═══ DATA LINES ═══
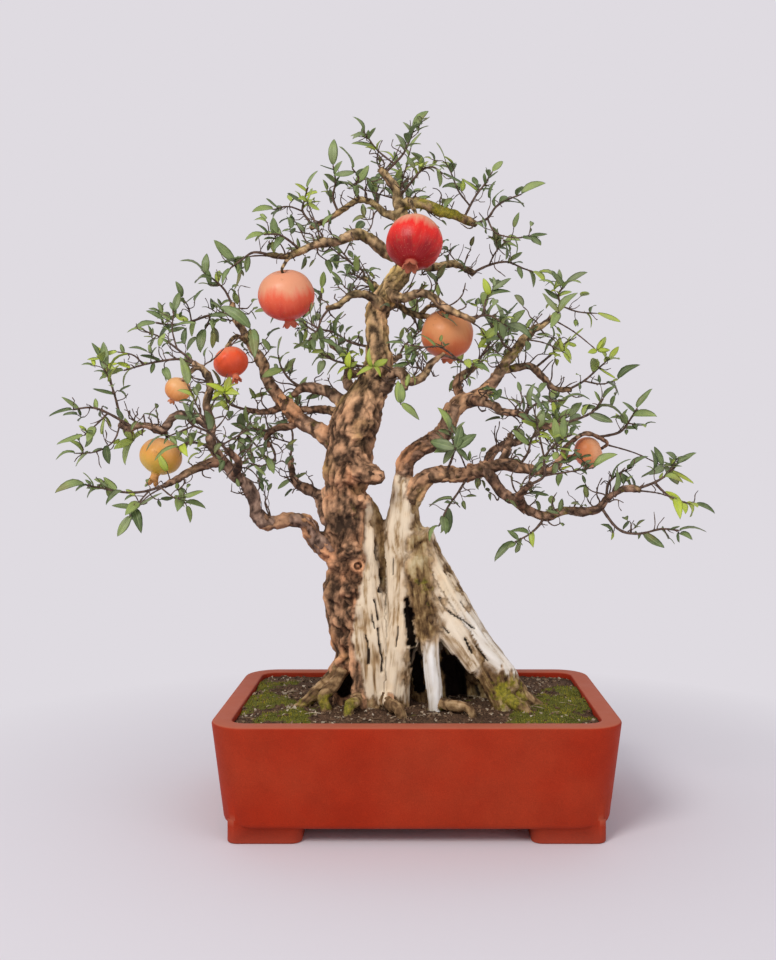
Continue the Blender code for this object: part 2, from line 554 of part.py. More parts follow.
def make_soil(parts, trunk, helpers):
    top, bottom, floor = pot_inside(GAP)
    level = (SOIL_EDGE - floor) / (POT_HEIGHT - floor)
    at_edge = tuple(low + (high - low) * level for high, low in zip(top, bottom))
    soil = block(
        "soil", at_edge, bottom, SOIL_EDGE, floor, POT_CORNER - WALL - GAP, parts, 3
    )
    bm = bmesh.new()
    bm.from_mesh(soil.data)
    bm.normal_update()
    surface = max(bm.faces, key=lambda face: face.normal.z)
    for share, rise in ((0.86, 0.6 * SOIL_RISE), (0.64, 0.4 * SOIL_RISE)):
        raised = bmesh.ops.extrude_discrete_faces(bm, faces=[surface])
        surface = raised["faces"][0]
        for vertex in surface.verts:
            vertex.co = (vertex.co.x * share, vertex.co.y * share, vertex.co.z + rise)
    soil.data = mesh_of(bm, "soil")
    clear_of(trunk, soil, helpers)
    soil.data.materials.append(material("soil", EARTH, 1.0))
    return soil


def stalk(name):
    """The points of a fruit's stalk, led into the fruit along its own axis."""
    centre, radius, crown_way, squat, _ = FRUITS[name]
    back = -Vector(crown_way).normalized() * (radius * squat * MM)
    ends = [(seen(*centre) + back * away, STALK_END * MM) for away in (1.10, 0.87)]
    return placed(STALKS[name]) + ends


def make_trunk(parts, helpers):
    """The tree's wood as one body: the old trunk, melted together, and its limbs."""
    routes = [LIVE_TRUNK, *OLD_WOOD.values()]
    pieces = [
        tube("old wood", smooth_route(placed(route), 3), 2, helpers) for route in routes
    ]
    bm = bmesh.new()
    for piece in pieces:
        bm.from_mesh(piece.data)
        bpy.data.objects.remove(piece, do_unlink=True)
    trunk = object_of("trunk", mesh_of(bm, "trunk"), parts)
    remesh = trunk.modifiers.new("melt together", "REMESH")
    remesh.mode = "VOXEL"
    remesh.voxel_size = TRUNK_VOXEL
    fewer = trunk.modifiers.new("fewer faces", "DECIMATE")
    fewer.ratio = TRUNK_FACES
    bpy.context.view_layer.update()
    apply_modifiers(trunk)
    keep_largest_body(trunk)
    limbs = [
        tube("limb", placed(route), 0 if route[1][3] <= THIN_LIMB else 1, helpers)
        for route in [*LIMBS.values(), *ROOTS.values()]
    ]
    limbs += [tube("stalk", stalk(name), 0, helpers) for name in STALKS]
    combine(trunk, limbs, "UNION")
    keep_largest_body(trunk)
    trunk.data.materials.append(material("bark", BARK, 0.85))
    return trunk


def fruit_profile(row, tooth, squat, crown):
    """Radius and height, in fruit radii, of one row of the fruit's points.

    Row 0 is the stem end, and the last rows are the crown that was the flower.
    """
    body = (
        (0.0, -0.90), (0.40, -0.92), (0.80, -0.62), (1.0, -0.05), (0.86, 0.52), (0.42, 0.88),
    )
    above_body = ((0.21, 0.05), (0.27, 0.14), (0.11, 0.08), (0.0, 0.03))
    if row < len(body):
        return body[row][0], body[row][1] * squat
    radius, above = above_body[row - len(body)]
    if tooth and row - len(body) == 1:
        radius += 0.05
        above += 0.15
    return radius, CROWN_FOOT * squat + above * crown


def make_fruit(name, trunk, parts, helpers):
    centre, radius, crown_way, squat, crown = FRUITS[name]
    segments, rings = 12, 9
    bm = bmesh.new()
    bmesh.ops.create_uvsphere(bm, u_segments=segments, v_segments=rings, radius=1.0)
    for vertex in bm.verts:
        row = round((math.pi / 2 + math.asin(max(-1, min(1, vertex.co.z)))) / math.pi * rings)
        angle = math.atan2(vertex.co.y, vertex.co.x)
        tooth = round(angle / (2 * math.pi) * segments) % 2 == 0
        out, height = fruit_profile(row, tooth, squat, crown)
        vertex.co = (out * math.cos(angle), out * math.sin(angle), height)
    turn = Vector((0, 0, 1)).rotation_difference(Vector(crown_way)).to_matrix().to_4x4()
    place = Matrix.Translation(seen(*centre))
    bm.transform(place @ turn @ Matrix.Scale(radius * MM, 4))
    fruit = object_of(name, mesh_of(bm, name), parts)
    clear_of(trunk, fruit, helpers)
    fruit.data.materials.append(material(name, FRUIT_COLOURS[name], 0.35))
    return fruit


def leaf_corners(base, way, face, length, width, thickness):
    """Points of one leaf blade: its outline, then the rib's points above and below."""
    across = way.cross(face)
    fold = 0.12 * width
    droop = 0.16 * length
    outline = ((0, 0), (0.30, 0.5), (0.66, 0.40), (1, 0), (0.66, -0.40), (0.30, -0.5))
    corners = [
        base + way * (u * length) + across * (v * width) + face * (abs(v) * fold - u * u * droop)
        for u, v in outline
    ]
    rib = base + way * (0.46 * length) - face * (0.2 * droop + 0.2 * fold)
    return corners, rib + face * (thickness / 2), rib - face * (thickness / 2)


def leaf_mesh(bm, *shape):
    """A closed blade, split into triangles alike on both faces."""
    corners, above, below = leaf_corners(*shape)
    ring = [bm.verts.new(corner) for corner in corners]
    top, bottom = bm.verts.new(above), bm.verts.new(below)
    for i, corner in enumerate(ring):
        after = ring[(i + 1) % len(ring)]
        bm.faces.new((corner, after, bottom))
        bm.faces.new((after, corner, top))
    bmesh.ops.recalc_face_normals(bm, faces=bm.faces)


def tree_of(bm_or_mesh):
    bm = bmesh.new()
    bm.from_mesh(bm_or_mesh)
    tree = BVHTree.FromBMesh(bm)
    bm.free()
    return tree


def blade_tree(shape, margin):
    """A search tree of the blade grown by a margin, to test its clearance."""
    base, way, face, length, width, thickness = shape
    bm = bmesh.new()
    leaf_mesh(bm, base, way, face, length + margin, width + 2 * margin, thickness + 2 * margin)
    tree = BVHTree.FromBMesh(bm)
    bm.free()
    return tree


def inside_a_fruit(points, margin):
    for centre, radius, *_ in FRUITS.values():
        middle = seen(*centre)
        if any((point - middle).length < radius * MM + margin for point in points):
            return True
    return False


def point_along(points, part):
    """The place and direction at a part of the way along a twig."""
    lengths = [(b - a).length for a, b in zip(points, points[1:])]
    left = part * sum(lengths)
    for i, length in enumerate(lengths):
        if left <= length or i == len(lengths) - 1:
            way = (points[i + 1] - points[i]).normalized()
            return points[i] + way * min(left, length), way
        left -= length
    return points[-1], Vector((0, 0, 1))


def leaf_on(points, number, count, rng, turn):
    """The shape of a twig's leaf: the last at its tip, the others in pairs behind."""
    part = 1.0 - 0.62 * number / max(count, 2)
    place, way = point_along(points, part)
    side = way.orthogonal().normalized()
    side.rotate(Quaternion(way, number * 2.4 + rng.uniform(-0.5, 0.5) + turn))
    spread = 0.25 if number == 0 else rng.uniform(0.8, 1.15)
    aim = (way * math.cos(spread) + side * math.sin(spread)).normalized()
    aim = (aim + Vector((0, 0, rng.uniform(-0.30, 0.35)))).normalized()
    face = Vector((rng.uniform(-0.6, 0.6), rng.uniform(-1.1, -0.1), 1.0))
    face = (face - aim * face.dot(aim)).normalized()
    length = rng.uniform(*LEAF_LENGTHS) * MM
    width = length * LEAF_WIDTH * rng.uniform(0.9, 1.15)
    return place - aim * (0.4 * MM), aim, face, length, width, LEAF_THICKNESS * MM


def clear_leaf(points, number, count, seed, obstacles):
    """The first of a few ways of setting this leaf that touches nothing."""
    for attempt in range(7):
        rng = random.Random(seed * 1000 + number * 10 + attempt)
        shape = leaf_on(points, number, count, rng, attempt * 0.9)
        corners, above, below = leaf_corners(*shape)
        if inside_a_fruit([*corners, above, below], MM):
            continue
        tree = blade_tree(shape, 0.5 * MM)
        if not any(tree.overlap(other) for other in obstacles):
            return shape
    return None


def twig_tube(points, margin, helpers):
    last = len(points) - 1
    radii = [
        (TWIG_ROOT + (TWIG_TIP - TWIG_ROOT) * i / last) * MM + margin for i in range(last + 1)
    ]
    return tube("twig", list(zip(points, radii)), 0, helpers)


def touches(points, obstacles, helpers):
    probe = twig_tube(points, GAP, helpers)
    tree = tree_of(probe.data)
    bpy.data.objects.remove(probe, do_unlink=True)
    return inside_a_fruit(points, TWIG_ROOT * MM) or any(tree.overlap(o) for o in obstacles)


def bent_clear(points, rooted, obstacles, helpers):
    """The twig's points, started clear of the limb that it grows from and bent
    past whatever else it would cross, or None."""
    trims = range(0, 52) if rooted else (0,)
    for bend in (0, -7, 7, -14, 14):
        bent = [points[0]]
        bent += [point + Vector((0, bend * MM, 0.3 * bend * MM)) for point in points[1:]]
        onward = (bent[1] - bent[0]).normalized()
        for trim in trims:
            start = bent[0] + onward * (0.5 * trim * MM)
            if (start - bent[1]).length < 4 * MM:
                break
            if not touches([start, *bent[1:]], obstacles, helpers):
                return [start, *bent[1:]]
    return None


def make_spray(name, twigs, seed, fixed, sprays, parts, helpers):
    """One leafy stem: its twigs and leaves as one body, clear of all the others."""
    stems = []
    for count, points in twigs:
        clear = bent_clear(points, not stems, [*fixed, *sprays], helpers)
        if clear:
            stems.append((count, clear))
    tubes = [twig_tube(points, 0, helpers) for _, points in stems]
    leaves = []
    blades = []
    for twig_number, (count, points) in enumerate(stems):
        for number in range(count):
            if number % 2 == 1:
                continue
            leaf_seed = seed * 10 + twig_number
            obstacles = [*fixed, *sprays, *blades]
            shape = clear_leaf(points, number, count, leaf_seed, obstacles)
            if shape is None:
                continue
            blades.append(blade_tree(shape, 0.0))
            bm = bmesh.new()
            leaf_mesh(bm, *shape)
            leaves.append(object_of("leaf", mesh_of(bm, "leaf"), helpers))
    spray = object_of(name, tubes[0].data.copy(), parts)
    bpy.data.objects.remove(tubes[0], do_unlink=True)
    combine(spray, [*tubes[1:], *leaves], "UNION")
    keep_largest_body(spray)
    spray.data.materials.append(material(name, LEAF_GREENS[seed % 3], 0.5))
    return spray


def leafy_end(limb, leaves, seed):
    """The twigs at the end of a limb that carries its leaves by a rule: one
    leads on, and the others fork from it."""
    rng = random.Random(seed)
    points = [place for place, _ in placed(LIMBS[limb])]
    onward = (points[-1] - points[-2]).normalized()
    main = [points[-1] - onward * (2 * MM)]
    for _ in range(4):
        bend = Vector((rng.uniform(-1, 1), rng.uniform(-0.6, 1), rng.uniform(-0.5, 0.8)))
        main.append(main[-1] + (onward * 1.3 + bend * 0.55).normalized() * (24 * MM))
    twigs = [(round(0.4 * leaves), main)]
    side = onward.orthogonal().normalized()
    for root, length in ((1, 30), (2, 27), (3, 20)):
        side.rotate(Quaternion(onward, 2.2))
        way = (onward * 0.62 + side).normalized()
        bend = Vector((0, 0, rng.uniform(4, 10))) * MM
        end = main[root] + way * (1.8 * length * MM) + bend
        twigs.append((round(0.2 * leaves), [main[root], end]))
    return twigs


def make_sprays(trunk, others, parts, helpers):
    fixed = [tree_of(obj.data) for obj in (trunk, *others)]
    sprays = []
    made = []
    routes = [
        [(count, [seen(*point) for point in points]) for count, points in twigs]
        for twigs in SPRAYS
    ]
    routes += [
        leafy_end(limb, leaves, 900 + number)
        for number, (limb, leaves) in enumerate(LEAFY_ENDS.items())
    ]
    for number, twigs in enumerate(routes):
        name = f"spray_{number + 1:02}"
        spray = make_spray(name, twigs, number + 1, fixed, sprays, parts, helpers)
        sprays.append(tree_of(spray.data))
        made.append(spray)
    return made


def centre_over_origin(objects):
    """Moves everything sideways, so that the whole stands centred over the origin."""
    corners = [vertex.co for obj in objects for vertex in obj.data.vertices]
    middle = [
        (min(c[axis] for c in corners) + max(c[axis] for c in corners)) / 2
        for axis in (0, 1)
    ]
    for obj in objects:
        obj.location = (-middle[0], -middle[1], 0.0)


def main():
    clear_scene()
    parts = new_collection("pomegranate bonsai")
    helpers = new_collection("helpers")
    pot = make_pot(parts, helpers)
    trunk = make_trunk(parts, helpers)
    soil = make_soil(parts, trunk, helpers)
    fruits = [make_fruit(name, trunk, parts, helpers) for name in FRUITS]
    sprays = make_sprays(trunk, [pot, soil, *fruits], parts, helpers)
    for obj in (pot, trunk, soil, *fruits):
        obj.data.set_sharp_from_angle(angle=math.radians(40))
    centre_over_origin([pot, trunk, soil, *fruits, *sprays])


main()
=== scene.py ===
"""The finish of a pomegranate bonsai in its clay pot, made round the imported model.

The old trunk with its bleached deadwood, the limbs, the leafy sprigs, the fruits,
the mossy ground and the pot are fine meshes that stand for the model's plain
solids. Every place is in metres, in the model's own frame: +X is to the right,
+Y points away from the front, and the pot's feet stand on z = 0.
"""

import math
import random

import bmesh
import bpy
from bpy.props import FloatProperty, FloatVectorProperty, IntProperty, PointerProperty
from bpy.types import Operator, Panel, PropertyGroup
from mathutils import Matrix, Quaternion, Vector, kdtree, noise
from mathutils.bvhtree import BVHTree


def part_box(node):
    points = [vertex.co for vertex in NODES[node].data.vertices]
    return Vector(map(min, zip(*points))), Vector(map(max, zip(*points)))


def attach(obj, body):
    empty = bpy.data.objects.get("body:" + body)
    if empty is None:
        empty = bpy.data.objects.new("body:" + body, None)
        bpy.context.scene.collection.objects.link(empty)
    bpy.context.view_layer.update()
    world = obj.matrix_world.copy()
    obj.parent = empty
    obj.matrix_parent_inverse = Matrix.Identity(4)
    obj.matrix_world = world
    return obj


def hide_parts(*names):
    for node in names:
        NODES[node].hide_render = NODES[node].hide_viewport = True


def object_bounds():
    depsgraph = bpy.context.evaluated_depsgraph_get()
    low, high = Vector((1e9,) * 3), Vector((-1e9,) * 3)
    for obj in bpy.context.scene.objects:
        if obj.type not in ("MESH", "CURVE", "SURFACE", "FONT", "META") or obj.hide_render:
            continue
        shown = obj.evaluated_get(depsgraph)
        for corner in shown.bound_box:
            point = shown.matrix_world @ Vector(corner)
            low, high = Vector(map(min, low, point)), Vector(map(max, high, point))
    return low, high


bl_info = {
    "name": "Pomegranate bonsai finish",
    "version": (1, 0, 0),
    "blender": (4, 5, 0),
    "location": "3D View > Sidebar > Bonsai",
    "description": "Fine wood, leaves, fruits, ground and pot for a potted pomegranate tree",
    "category": "Object",
}

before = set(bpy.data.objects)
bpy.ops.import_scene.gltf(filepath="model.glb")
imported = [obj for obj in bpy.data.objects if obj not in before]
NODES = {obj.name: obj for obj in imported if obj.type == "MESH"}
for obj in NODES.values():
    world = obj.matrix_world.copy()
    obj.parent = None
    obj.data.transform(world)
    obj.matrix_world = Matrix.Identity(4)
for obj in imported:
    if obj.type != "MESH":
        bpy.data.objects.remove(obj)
MODEL_BOX = [Vector(corner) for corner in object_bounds()]
POT_BOX = [Vector(corner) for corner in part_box("pot")]

MM = 0.001
BODY = "root"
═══
#### REQUIRED WORK
Return, unchanged, the run of lines above that opens with the line containing "fruits = [make_fruit(name, trunk, parts, helpers)" and closes with the line containing "bpy.context.scene.collection.objects.link(empty)". Include both.

#### FULL OUTPUT
    fruits = [make_fruit(name, trunk, parts, helpers) for name in FRUITS]
    sprays = make_sprays(trunk, [pot, soil, *fruits], parts, helpers)
    for obj in (pot, trunk, soil, *fruits):
        obj.data.set_sharp_from_angle(angle=math.radians(40))
    centre_over_origin([pot, trunk, soil, *fruits, *sprays])


main()
=== scene.py ===
"""The finish of a pomegranate bonsai in its clay pot, made round the imported model.

The old trunk with its bleached deadwood, the limbs, the leafy sprigs, the fruits,
the mossy ground and the pot are fine meshes that stand for the model's plain
solids. Every place is in metres, in the model's own frame: +X is to the right,
+Y points away from the front, and the pot's feet stand on z = 0.
"""

import math
import random

import bmesh
import bpy
from bpy.props import FloatProperty, FloatVectorProperty, IntProperty, PointerProperty
from bpy.types import Operator, Panel, PropertyGroup
from mathutils import Matrix, Quaternion, Vector, kdtree, noise
from mathutils.bvhtree import BVHTree


def part_box(node):
    points = [vertex.co for vertex in NODES[node].data.vertices]
    return Vector(map(min, zip(*points))), Vector(map(max, zip(*points)))


def attach(obj, body):
    empty = bpy.data.objects.get("body:" + body)
    if empty is None:
        empty = bpy.data.objects.new("body:" + body, None)
        bpy.context.scene.collection.objects.link(empty)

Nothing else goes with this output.